The request: Each entry below is to be duplicated verbatim.
─── Information shown
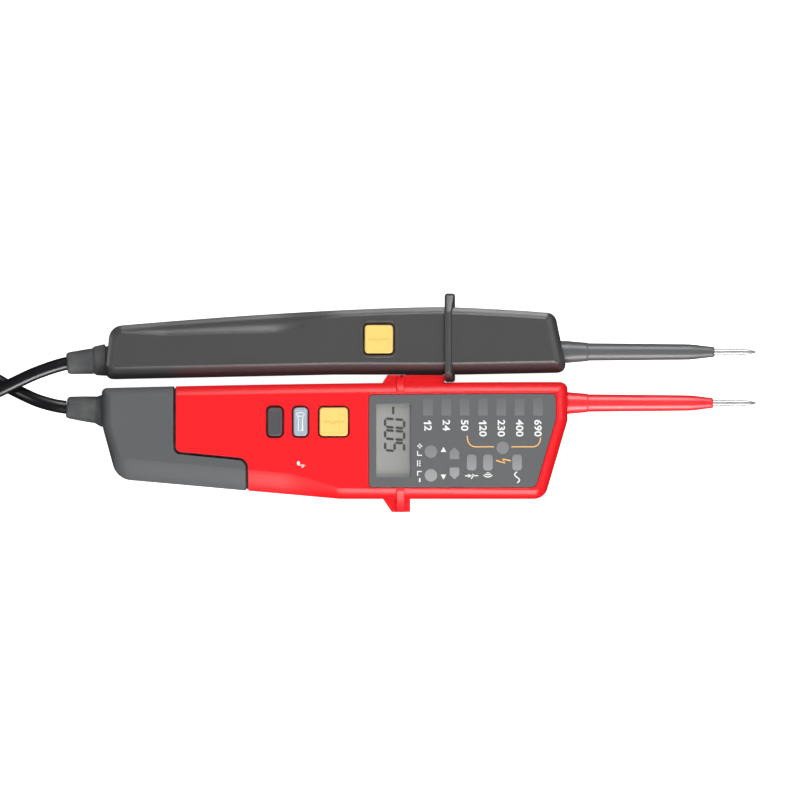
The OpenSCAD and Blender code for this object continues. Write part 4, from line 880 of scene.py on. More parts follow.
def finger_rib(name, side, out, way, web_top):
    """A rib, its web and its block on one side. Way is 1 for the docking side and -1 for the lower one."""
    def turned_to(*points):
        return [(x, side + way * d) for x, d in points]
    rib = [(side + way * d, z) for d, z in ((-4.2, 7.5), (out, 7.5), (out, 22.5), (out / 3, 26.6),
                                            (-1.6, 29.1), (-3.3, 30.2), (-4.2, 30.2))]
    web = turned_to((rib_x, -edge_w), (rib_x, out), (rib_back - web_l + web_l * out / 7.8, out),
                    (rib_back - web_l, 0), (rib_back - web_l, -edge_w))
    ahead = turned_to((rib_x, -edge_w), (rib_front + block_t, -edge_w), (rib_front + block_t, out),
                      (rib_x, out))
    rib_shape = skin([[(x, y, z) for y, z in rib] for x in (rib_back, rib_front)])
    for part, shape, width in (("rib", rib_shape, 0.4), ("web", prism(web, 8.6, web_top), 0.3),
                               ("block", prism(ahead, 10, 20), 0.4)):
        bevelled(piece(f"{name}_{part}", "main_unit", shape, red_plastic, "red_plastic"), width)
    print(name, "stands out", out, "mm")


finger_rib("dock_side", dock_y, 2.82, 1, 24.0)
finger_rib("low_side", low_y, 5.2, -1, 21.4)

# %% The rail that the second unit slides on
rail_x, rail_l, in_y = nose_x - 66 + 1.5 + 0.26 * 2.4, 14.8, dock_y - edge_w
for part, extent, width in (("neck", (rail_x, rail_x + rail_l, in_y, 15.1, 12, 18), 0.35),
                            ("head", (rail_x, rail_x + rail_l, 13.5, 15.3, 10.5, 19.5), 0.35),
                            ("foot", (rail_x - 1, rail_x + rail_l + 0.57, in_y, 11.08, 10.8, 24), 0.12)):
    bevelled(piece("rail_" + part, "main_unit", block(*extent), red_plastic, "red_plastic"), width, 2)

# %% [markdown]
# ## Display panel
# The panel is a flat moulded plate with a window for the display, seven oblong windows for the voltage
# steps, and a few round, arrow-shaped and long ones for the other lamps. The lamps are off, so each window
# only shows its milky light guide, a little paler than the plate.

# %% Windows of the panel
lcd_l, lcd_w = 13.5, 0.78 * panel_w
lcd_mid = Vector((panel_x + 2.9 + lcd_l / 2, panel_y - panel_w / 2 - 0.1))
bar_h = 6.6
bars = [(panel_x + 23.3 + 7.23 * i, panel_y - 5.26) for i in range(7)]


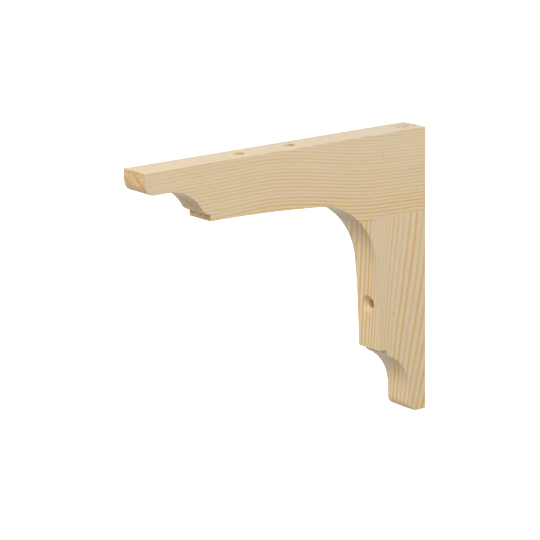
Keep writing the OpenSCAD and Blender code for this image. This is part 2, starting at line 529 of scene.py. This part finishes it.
──────
Exercise output:
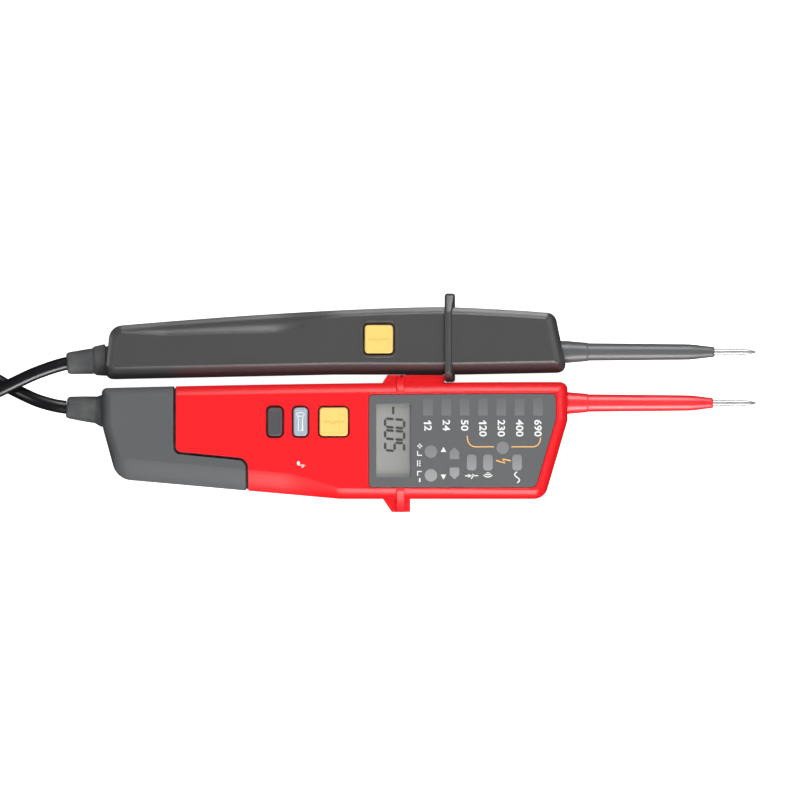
The OpenSCAD and Blender code for this object continues. Write part 4, from line 880 of scene.py on. More parts follow.
def finger_rib(name, side, out, way, web_top):
    """A rib, its web and its block on one side. Way is 1 for the docking side and -1 for the lower one."""
    def turned_to(*points):
        return [(x, side + way * d) for x, d in points]
    rib = [(side + way * d, z) for d, z in ((-4.2, 7.5), (out, 7.5), (out, 22.5), (out / 3, 26.6),
                                            (-1.6, 29.1), (-3.3, 30.2), (-4.2, 30.2))]
    web = turned_to((rib_x, -edge_w), (rib_x, out), (rib_back - web_l + web_l * out / 7.8, out),
                    (rib_back - web_l, 0), (rib_back - web_l, -edge_w))
    ahead = turned_to((rib_x, -edge_w), (rib_front + block_t, -edge_w), (rib_front + block_t, out),
                      (rib_x, out))
    rib_shape = skin([[(x, y, z) for y, z in rib] for x in (rib_back, rib_front)])
    for part, shape, width in (("rib", rib_shape, 0.4), ("web", prism(web, 8.6, web_top), 0.3),
                               ("block", prism(ahead, 10, 20), 0.4)):
        bevelled(piece(f"{name}_{part}", "main_unit", shape, red_plastic, "red_plastic"), width)
    print(name, "stands out", out, "mm")


finger_rib("dock_side", dock_y, 2.82, 1, 24.0)
finger_rib("low_side", low_y, 5.2, -1, 21.4)

# %% The rail that the second unit slides on
rail_x, rail_l, in_y = nose_x - 66 + 1.5 + 0.26 * 2.4, 14.8, dock_y - edge_w
for part, extent, width in (("neck", (rail_x, rail_x + rail_l, in_y, 15.1, 12, 18), 0.35),
                            ("head", (rail_x, rail_x + rail_l, 13.5, 15.3, 10.5, 19.5), 0.35),
                            ("foot", (rail_x - 1, rail_x + rail_l + 0.57, in_y, 11.08, 10.8, 24), 0.12)):
    bevelled(piece("rail_" + part, "main_unit", block(*extent), red_plastic, "red_plastic"), width, 2)

# %% [markdown]
# ## Display panel
# The panel is a flat moulded plate with a window for the display, seven oblong windows for the voltage
# steps, and a few round, arrow-shaped and long ones for the other lamps. The lamps are off, so each window
# only shows its milky light guide, a little paler than the plate.

# %% Windows of the panel
lcd_l, lcd_w = 13.5, 0.78 * panel_w
lcd_mid = Vector((panel_x + 2.9 + lcd_l / 2, panel_y - panel_w / 2 - 0.1))
bar_h = 6.6
bars = [(panel_x + 23.3 + 7.23 * i, panel_y - 5.26) for i in range(7)]


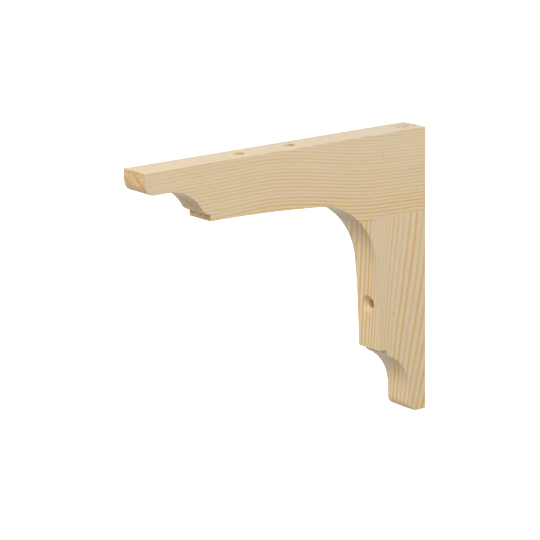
Keep writing the OpenSCAD and Blender code for this image. This is part 2, starting at line 529 of scene.py. This part finishes it.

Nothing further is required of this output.